When a night is cooler than expected, work through the system from the ground up:

  1. Improve ground insulation. Add a foam pad or use a better-insulated pad if you have one.
  2. Get dry. Change out of damp layers and put on dry sleep socks and base layers.
  3. Close heat leaks. Use the bag’s hood, draft collar, zipper baffle, and neck opening properly.
  4. Add a modest layer. Use a liner, toque, or light fleece layer.
  5. Add loft on top. Drape a quilt or blanket over the bag if there is room and it can stay dry.
  6. Protect the sleep space. Reduce drafts, keep the bag off wet tent walls, and manage condensation with sensible ventilation.

Eating a warm evening meal and having a small snack before bed can also help if you are cold because you are low on energy. Avoid relying on alcohol for warmth: it may make you feel flushed while impairing judgement and increasing heat loss.

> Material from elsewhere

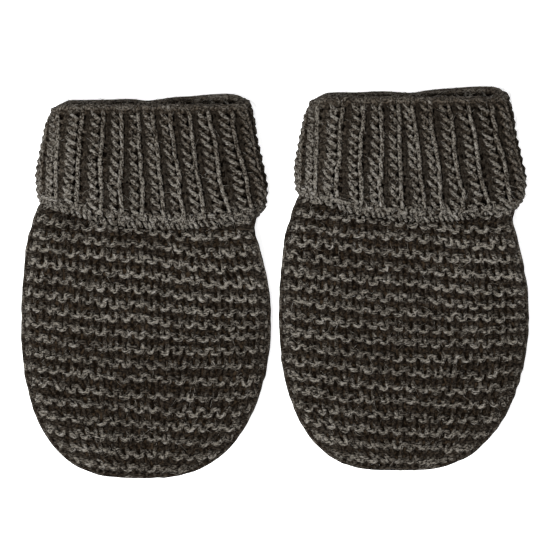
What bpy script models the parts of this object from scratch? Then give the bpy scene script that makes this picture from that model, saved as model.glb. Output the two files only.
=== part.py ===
"""A pair of thumbless hand-knitted baby mittens, laid flat side by side with their tips towards -Y.

Each mitten is two garter stitch panels, sewn together along the sides and the tip, and a tube of 1x1 rib that
is folded in half over itself, so that its free edge lies on the hand part. The panels and the cuff are walls
of knitted cloth, with a small gap wherever two of them meet. Sizes in the tables are in millimetres.
"""

from math import cos, pi, sin

import bmesh
import bpy
from mathutils import Vector

MM = 0.001

# The pair
CENTRE_LINES = 77.3 * MM  # from one mitten's centre line to the other's
STAGGER = 2.25 * MM  # the right mitten lies this much further towards +Y
LENGTH = 114.8 * MM  # of one mitten, from its tip to the fold of its cuff
HALF_LENGTH = LENGTH / 2

# The cloth
GARTER_WALL = 3.2 * MM
RIB_WALL = 2.8 * MM
SEAM_GAP = 0.3 * MM  # between two pieces that are sewn together
FOLD_GAP = 0.35 * MM  # between the two layers of the folded cuff

# The hand part: two walls thick at its edge, and plumper along its middle
EDGE_RADIUS = GARTER_WALL + SEAM_GAP / 2
HAND_CROWN = 1.9 * MM
WRIST_CROWN = 0.8 * MM
TIP_START = -12.5 * MM  # from here to the tip the outline is one round end
TIP_HALF_WIDTH = 37.5 * MM
TIP_SHOULDERS = 2.9  # the round end is a superellipse: its exponent across
TIP_TAPER = 1.95  # and along
TIP_LEAN = 1.7 * MM  # how far the tip leans to the left
HAND_TOP = 28.0 * MM  # where the panels end, under the cuff

# The cuff: four layers deep, with a slit between the inner two
MOUTH_SLIT = 1.95 * MM
CUFF_RADIUS = 2 * RIB_WALL + FOLD_GAP + MOUTH_SLIT / 2
FOLD_RADIUS = RIB_WALL + FOLD_GAP / 2
FOLD_CROWN = 1.6 * MM
EDGE_CROWN = 0.8 * MM
FRONT_FOLD = 54.4 * MM  # the front layer's fold, short of the back layer's
BACK_FOLD_LEFT = 55.6 * MM
BACK_FOLD_RIGHT = HALF_LENGTH
EDGE_LEFT = 23.9 * MM  # the cuff's free edge at its left side
EDGE_RIGHT = 19.6 * MM
FRONT_EDGE_SAG = 5.3 * MM  # how far the edge dips between its sides
BACK_EDGE_SAG = 3.0 * MM
EDGE_SAG_SHAPE = 1.2

# The hand part climbs onto the cuff's lower layer between these two stations
CLIMB_START = 1.0 * MM
CLIMB_END = 17.0 * MM

# Half-widths of the hand part, from its centre line.
HAND_WIDTHS = (
    # station, left, right
    (-12.5, 37.5, 37.5),
    (-4.0, 37.4, 37.2),
    (4.0, 36.7, 35.9),
    (12.0, 35.8, 33.9),
    (15.0, 35.0, 32.9),
    (17.0, 34.3, 32.3),
    (18.2, 33.9, 31.5),
    (19.3, 33.3, 30.4),
    (20.6, 32.5, 30.3),
    (21.9, 30.8, 30.7),
    (23.1, 28.7, 31.2),
    (24.5, 28.5, 31.9),
    (28.0, 29.6, 32.8),
)

# Half-widths of the turned-up layer of the cuff, from its fold (0) to its free edge (1).
CUFF_WIDTHS = (
    # share, left, right
    (0.00, 28.6, 32.1),
    (0.12, 29.8, 33.0),
    (0.28, 31.0, 33.8),
    (0.48, 32.5, 35.4),
    (0.68, 33.5, 36.8),
    (0.84, 33.2, 36.6),
    (0.93, 32.6, 35.4),
    (1.00, 31.8, 33.4),
)
INNER_SHARE = 0.72  # the inner layer ends level with this share of the outer one

# How finely the surfaces are divided
ARC_STEPS = 4
TIP_STEPS = 20
HAND_SHARES = (0.0, 0.3, 0.62, 1.0)  # from the end of the rounded edge to the centre line
FLAT_STEPS = 8
FOLD_STEPS = 6
INNER_STEPS = 3


def clear_scene():
    for ob in list(bpy.data.objects):
        bpy.data.objects.remove(ob)


def knit_material(name, colour):
    material = bpy.data.materials.new(name)
    material.use_nodes = True
    shader = material.node_tree.nodes["Principled BSDF"]
    shader.inputs["Base Color"].default_value = (*colour, 1)
    shader.inputs["Roughness"].default_value = 0.95
    shader.inputs["Metallic"].default_value = 0
    material.diffuse_color = (*colour, 1)
    return material


def between(start, end, share):
    return start + (end - start) * share


def eased(share):
    share = min(max(share, 0), 1)
    return share * share * (3 - 2 * share)


def half_widths(table, station):
    """Left and right at this station, on smooth curves through the table's rows."""
    last = len(table) - 1
    i = sum(row[0] <= station for row in table[1:last])
    here, there = table[i], table[i + 1]
    before, after = table[max(i - 1, 0)], table[min(i + 2, last)]
    span = there[0] - here[0]
    t = (station - here[0]) / span
    found = []
    for column in (1, 2):
        leaving = (there[column] - before[column]) / (there[0] - before[0]) * span
        arriving = (after[column] - here[column]) / (after[0] - here[0]) * span
        found.append(
            here[column] * (2 * t**3 - 3 * t**2 + 1)
            + leaving * (t**3 - 2 * t**2 + t)
            + there[column] * (3 * t**2 - 2 * t**3)
            + arriving * (t**3 - t**2)
        )
    return found[0] * MM, found[1] * MM


def hand_outline():
    """The hand part's outline, from the top of its left side round the tip to the top of its right side.

    Each point comes with the point of the centre line that its stretch of the panel runs in to.
    """
    left, right = [], []
    for row in HAND_WIDTHS[1:]:
        spine = Vector((0, row[0] * MM))
        left.insert(0, (Vector((-row[1] * MM, spine.y)), spine))
        right.append((Vector((row[2] * MM, spine.y)), spine))
    tip_centre = Vector((0, TIP_START))
    tip_length = HALF_LENGTH + TIP_START
    tip = []
    for i in range(TIP_STEPS + 1):
        angle = pi * (1 + i / TIP_STEPS)
        across = abs(cos(angle)) ** (2 / TIP_SHOULDERS) * (1 if cos(angle) > 0 else -1)
        along = abs(sin(angle)) ** (2 / TIP_TAPER)
        lean = TIP_LEAN * along**1.5
        point = Vector((across * TIP_HALF_WIDTH - lean, TIP_START - along * tip_length))
        tip.append((point, tip_centre))
    return left + tip + right


def hand_centre_height(y):
    climb = eased((y - CLIMB_START) / (CLIMB_END - CLIMB_START))
    return between(EDGE_RADIUS, CUFF_RADIUS, climb)


def hand_crown(y):
    return between(HAND_CROWN, WRIST_CROWN, eased((y - CLIMB_START) / (HAND_TOP - CLIMB_START)))


def panel_skin(inset, side):
    """One skin of a panel, as rows of points from the seam in to the centre line. side is 1 above, -1 below."""
    radius = EDGE_RADIUS - inset
    rows = []
    for edge, spine in hand_outline():
        depth = (spine - edge).length
        inwards = (spine - edge) / depth
        places = []
        for i in range(ARC_STEPS):
            angle = pi / 2 * i / ARC_STEPS
            places.append((inset + radius * (1 - cos(angle)), radius * sin(angle)))
        places += [(between(EDGE_RADIUS, depth, share), radius) for share in HAND_SHARES]
        row = []
        for distance, height in places:
            point = edge + inwards * distance
            if side > 0:
                height += hand_crown(point.y) * (1 - (1 - distance / depth) ** 2)
            height = max(height, SEAM_GAP / 2)
            row.append(Vector((*point, hand_centre_height(point.y) + side * height)))
        rows.append(row)
    return rows


def cuff_round():
    """The places round a flattened tube, each as its end (-1 left, 1 right), the share across and the lift."""
    upper = []
    for i in range(ARC_STEPS):
        angle = pi / 2 * i / ARC_STEPS
        upper.append((-1, -cos(angle), sin(angle)))
    upper += [(0, between(-1, 1, i / FLAT_STEPS), 1) for i in range(FLAT_STEPS)]
    for i in range(ARC_STEPS):
        angle = pi / 2 * i / ARC_STEPS
        upper.append((1, sin(angle), cos(angle)))
    return upper + [(-end, -share, -lift) for end, share, lift in upper]


def cuff_point(place, inset, share, rise=0.0, inner_end=None):
    """A point of the cuff at this place round it, this deep under its outer skin.

    share runs down the turned-up layer, and down the inner layer where inner_end says how far that goes.
    rise is how far the point stands above the start of the fold.
    """
    end, run, lift = place
    left, right = half_widths(CUFF_WIDTHS, share)
    radius = CUFF_RADIUS - inset
    if end == 0:
        x = between(CUFF_RADIUS - left, right - CUFF_RADIUS, (run + 1) / 2)
        across = x / (right if x > 0 else left)
    else:
        corner = (right if end > 0 else left) - CUFF_RADIUS
        x = end * corner + run * radius
        across = (end * corner + run * CUFF_RADIUS) / (end * (corner + CUFF_RADIUS)) * end
    front = (1 + lift) / 2
    rightwards = (1 + across) / 2
    back_fold = between(BACK_FOLD_LEFT, BACK_FOLD_RIGHT, rightwards)
    fold_start = between(back_fold, FRONT_FOLD, front) - FOLD_RADIUS
    if inner_end is None:
        sag = between(BACK_EDGE_SAG, FRONT_EDGE_SAG, front) * max(1 - across**2, 0) ** EDGE_SAG_SHAPE
        y = between(fold_start, between(EDGE_LEFT, EDGE_RIGHT, rightwards) - sag, share)
    else:
        y = between(fold_start, inner_end, share / INNER_SHARE)
    crown = between(FOLD_CROWN, EDGE_CROWN, share) * (1 - across**2) if lift > 0 else 0
    return Vector((x, y + rise, CUFF_RADIUS + radius * lift + crown))


def cuff_rings():
    """Rings of points that go once round the cuff's wall: down outside, back up inside it, and over the fold."""
    places = cuff_round()
    shares = [row[0] for row in CUFF_WIDTHS]
    inner_shares = [INNER_SHARE * i / INNER_STEPS for i in range(INNER_STEPS + 1)]
    inner_end = HAND_TOP + SEAM_GAP
    outer_depth, inner_depth = RIB_WALL, RIB_WALL + FOLD_GAP
    full_depth = inner_depth + RIB_WALL
    rings = [[cuff_point(p, 0, share) for p in places] for share in shares]
    rings += [[cuff_point(p, outer_depth, share) for p in places] for share in reversed(shares)]
    for share in inner_shares:
        rings.append([cuff_point(p, inner_depth, share, 0, inner_end) for p in places])
    for share in reversed(inner_shares):
        rings.append([cuff_point(p, full_depth, share, 0, inner_end) for p in places])
    for i in range(1, FOLD_STEPS):
        angle = pi * i / FOLD_STEPS
        depth = FOLD_RADIUS * (1 + cos(angle))
        rings.append([cuff_point(p, depth, 0, FOLD_RADIUS * sin(angle)) for p in places])
    return rings


def add_quads(bm, rows, closed):
    """Faces between rows of vertices, and round from the last row to the first where closed is set."""
    count = len(rows)
    for i in range(count if closed else count - 1):
        near, far = rows[i], rows[(i + 1) % count]
        width = len(near)
        for j in range(width if closed else width - 1):
            k = (j + 1) % width
            bm.faces.new((near[j], near[k], far[k], far[j]))


def finished_object(name, bm, place, material, collection):
    bmesh.ops.remove_doubles(bm, verts=bm.verts, dist=0.00001)
    bmesh.ops.recalc_face_normals(bm, faces=bm.faces)
    mesh = bpy.data.meshes.new(name)
    bm.to_mesh(mesh)
    bm.free()
    mesh.shade_smooth()
    mesh.set_sharp_from_angle(angle=pi / 4)
    mesh.materials.append(material)
    ob = bpy.data.objects.new(name, mesh)
    ob.location = place
    collection.objects.link(ob)
    return ob


def panel(name, side, place, material, collection):
    """A garter stitch panel: its outer and inner skins, joined along the seam and along its top edge."""
    bm = bmesh.new()
    outer, inner = (
        [[bm.verts.new(point) for point in row] for row in panel_skin(inset, side)]
        for inset in (0, GARTER_WALL)
    )
    add_quads(bm, outer, closed=False)
    add_quads(bm, inner, closed=False)
    seam = [[row[0] for row in outer], [row[0] for row in inner]]
    for rim in (seam, [outer[0], inner[0]], [outer[-1], inner[-1]]):
        add_quads(bm, rim, closed=False)
    return finished_object(name, bm, place, material, collection)


def cuff(name, place, material, collection):
    bm = bmesh.new()
    rings = [[bm.verts.new(point) for point in ring] for ring in cuff_rings()]
    add_quads(bm, rings, closed=True)
    return finished_object(name, bm, place, material, collection)


def main():
    clear_scene()
    collection = bpy.data.collections.new("baby mittens")
    bpy.context.scene.collection.children.link(collection)
    garter = knit_material("garter knit", (0.045, 0.038, 0.032))
    rib = knit_material("rib knit", (0.055, 0.047, 0.040))
    for name, hand in (("left", -1), ("right", 1)):
        place = Vector((hand * CENTRE_LINES / 2, hand * STAGGER / 2, 0))
        panel(f"{name}_front", 1, place, garter, collection)
        panel(f"{name}_back", -1, place, garter, collection)
        cuff(f"{name}_cuff", place, rib, collection)


main()
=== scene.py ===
"""The looks of a pair of hand-knitted baby mittens, laid flat side by side.

Every stitch is yarn that is really there. The hand parts are garter stitch, worked from the wrist to the tip
as one strand that turns at each end of a row. The cuffs are 1x1 rib, worked in the round from the cast-on
edge, over the fold and down into the mouth. Under the yarn of each piece lies a thin closed sheet, the body
of the cloth, and loose fibres stand off the yarn.

A mitten is made in a frame of its own: x runs across it from its centre line, y along it towards the cuff,
and z up from the floor. A station is a place along the mitten or, on a cuff, a length from the cast-on edge.
"""

from functools import partial
from math import cos, pi, sin
from typing import NamedTuple

import bpy
import numpy as np
from mathutils import Matrix, Vector


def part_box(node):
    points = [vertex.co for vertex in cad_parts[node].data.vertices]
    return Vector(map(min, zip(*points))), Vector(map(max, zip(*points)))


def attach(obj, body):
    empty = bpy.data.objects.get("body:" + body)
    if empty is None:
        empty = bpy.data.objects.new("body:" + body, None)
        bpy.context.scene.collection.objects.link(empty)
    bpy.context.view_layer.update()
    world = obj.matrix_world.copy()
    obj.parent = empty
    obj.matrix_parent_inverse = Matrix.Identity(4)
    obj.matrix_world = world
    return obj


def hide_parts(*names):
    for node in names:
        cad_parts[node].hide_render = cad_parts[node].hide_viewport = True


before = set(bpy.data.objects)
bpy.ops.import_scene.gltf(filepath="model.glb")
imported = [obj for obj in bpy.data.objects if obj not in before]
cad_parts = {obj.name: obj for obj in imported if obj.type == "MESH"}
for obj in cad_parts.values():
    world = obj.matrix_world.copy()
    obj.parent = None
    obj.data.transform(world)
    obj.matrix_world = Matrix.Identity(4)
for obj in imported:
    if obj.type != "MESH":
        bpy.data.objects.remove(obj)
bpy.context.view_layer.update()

MM = 0.001

# The outline of a hand part: the solids', but 0.5 mm longer at the tip and wider at the wrist
TIP_START = -12.5 * MM  # from here to its end the tip is one round
TIP_END = -57.9 * MM
TIP_HALF_WIDTH = 37.5 * MM
TIP_SHOULDERS = 2.9  # the round's exponent across
TIP_TAPER = 1.95  # and along
TIP_LEAN = 1.7 * MM  # how far the tip leans to the left
HAND_TOP = 28.0 * MM  # where the solids end, inside the cuff
HAND_WIDTHS = (
    # station, left, right, in mm
    (-12.5, 37.5, 37.5),
    (-4.0, 37.4, 37.2),
    (4.0, 36.7, 35.9),
    (12.0, 35.8, 33.9),
    (15.0, 35.0, 32.9),
    (17.0, 34.3, 32.5),
    (18.2, 34.0, 32.6),
    (19.3, 33.8, 32.9),
    (20.6, 33.4, 33.2),
    (21.9, 32.8, 33.0),
    (23.1, 32.3, 32.7),
    (24.5, 31.4, 32.4),
    (28.0, 29.6, 32.8),
)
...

Know when adjustment is not enough

Linters, clothing, and blankets can extend a sleep system within a limited range. They are not a dependable substitute for the correct bag and pad when overnight temperatures are well below what your system is designed to handle.

If you are shivering hard, cannot warm up after adding dry layers and insulation, feel confused, or are becoming unusually clumsy, treat it as a safety problem rather than a comfort problem. Add shelter and dry insulation, eat and drink if you can do so safely, and seek appropriate assistance or a warmer location. Do not stay in a cold setup hoping that a thin liner will eventually solve it.

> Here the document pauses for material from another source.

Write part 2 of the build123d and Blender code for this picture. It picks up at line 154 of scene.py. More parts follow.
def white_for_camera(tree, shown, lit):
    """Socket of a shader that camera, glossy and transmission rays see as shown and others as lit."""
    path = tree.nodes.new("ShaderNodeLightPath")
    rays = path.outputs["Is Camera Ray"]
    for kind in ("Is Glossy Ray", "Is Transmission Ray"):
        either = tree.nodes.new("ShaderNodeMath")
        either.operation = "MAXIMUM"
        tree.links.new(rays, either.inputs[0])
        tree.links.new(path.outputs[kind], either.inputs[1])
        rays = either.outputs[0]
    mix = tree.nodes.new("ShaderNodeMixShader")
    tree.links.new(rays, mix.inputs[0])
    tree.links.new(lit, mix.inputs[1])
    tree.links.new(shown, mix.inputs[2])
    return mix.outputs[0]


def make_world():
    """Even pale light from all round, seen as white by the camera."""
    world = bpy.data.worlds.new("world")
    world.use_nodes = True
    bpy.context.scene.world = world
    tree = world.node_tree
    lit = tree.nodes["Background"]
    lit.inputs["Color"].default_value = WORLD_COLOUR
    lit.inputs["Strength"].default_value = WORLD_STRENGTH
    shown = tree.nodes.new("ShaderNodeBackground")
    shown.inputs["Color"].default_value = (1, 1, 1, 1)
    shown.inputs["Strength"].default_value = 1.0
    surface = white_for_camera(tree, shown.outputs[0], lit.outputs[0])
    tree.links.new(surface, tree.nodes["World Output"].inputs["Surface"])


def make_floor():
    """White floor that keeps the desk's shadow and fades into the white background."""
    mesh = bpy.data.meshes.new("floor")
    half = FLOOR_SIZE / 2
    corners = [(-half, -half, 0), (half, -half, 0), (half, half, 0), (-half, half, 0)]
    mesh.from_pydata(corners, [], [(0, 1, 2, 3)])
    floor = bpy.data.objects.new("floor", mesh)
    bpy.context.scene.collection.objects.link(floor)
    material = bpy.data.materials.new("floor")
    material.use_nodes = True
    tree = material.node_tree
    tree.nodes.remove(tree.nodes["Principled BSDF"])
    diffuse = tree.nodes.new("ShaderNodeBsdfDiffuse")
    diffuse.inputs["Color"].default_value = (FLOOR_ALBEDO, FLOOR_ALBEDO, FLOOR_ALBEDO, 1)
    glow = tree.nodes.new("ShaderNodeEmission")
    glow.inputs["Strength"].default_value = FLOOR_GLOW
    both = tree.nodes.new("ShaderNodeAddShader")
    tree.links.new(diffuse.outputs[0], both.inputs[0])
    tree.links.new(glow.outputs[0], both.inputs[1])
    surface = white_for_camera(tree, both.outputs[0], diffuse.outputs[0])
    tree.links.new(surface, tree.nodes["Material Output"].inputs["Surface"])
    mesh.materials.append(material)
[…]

For your next variable-temperature trip, pack one flexible warmth option—a liner, a light quilt, or dry dedicated sleep layers—and make sure your pad is up to the cold ground. Test the complete combination at home or on a mild overnight before taking it into a colder shoulder-season forecast. That small rehearsal will show you where your system is genuinely warm, where it feels cramped, and what you can adjust without creating a damp, compressed mess by midnight.